I suppose its biggest challenger might be BMW’s own M2 Competition, or even a Mustang GT350, although the latter is a very different car than this one. A Chevrolet Corvette Stingray is a better all-around performance value and it can be had with a stick, but I’m not sure how many people will really cross-shop the two.
At the very least, we need more fun, fast sports cars, not fewer, and the new Supra is a compelling additional choice in that world.
Early Verdict
No, this is not the Supra we expected. It doesn’t have a Toyota platform, or a Lexus platform, or a twin-turbo V6 or a V8. It doesn’t have a six-figure price tag like a Nissan GT-R. It doesn’t replace the 86 as some bargain basement sports car, either.
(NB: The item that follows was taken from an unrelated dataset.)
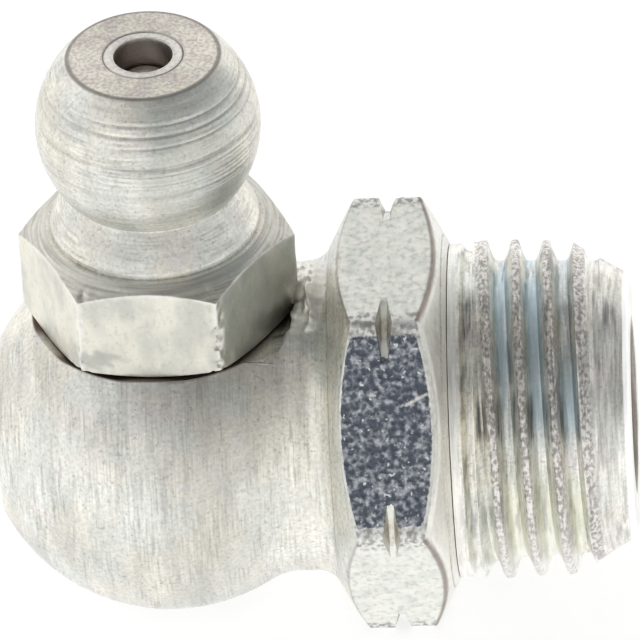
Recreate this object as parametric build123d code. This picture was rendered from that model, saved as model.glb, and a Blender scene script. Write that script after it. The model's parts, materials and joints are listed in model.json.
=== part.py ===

After driving it, finally, I can conclusively say none of those things are bad things. The new Supra is good. I’m glad it exists at last. I’m glad it is real. But no matter how fun it was, I think it’s an F-Type-killer, but not a Cayman-killer.
At least, not yet. If you ask Tada, this is just the beginning.
“This is not the end of the Supra,” he told us over dinner when our track day was completed. “This is the beginning. That might include variations. Please consider this the foundation of the Supra, the first step.” He was coy as to whether that meant more power or a stick or something even more extreme.
I’m eager to find out, just like I was when I was 16, tearing through those car magazines in search of something I hoped would be real someday.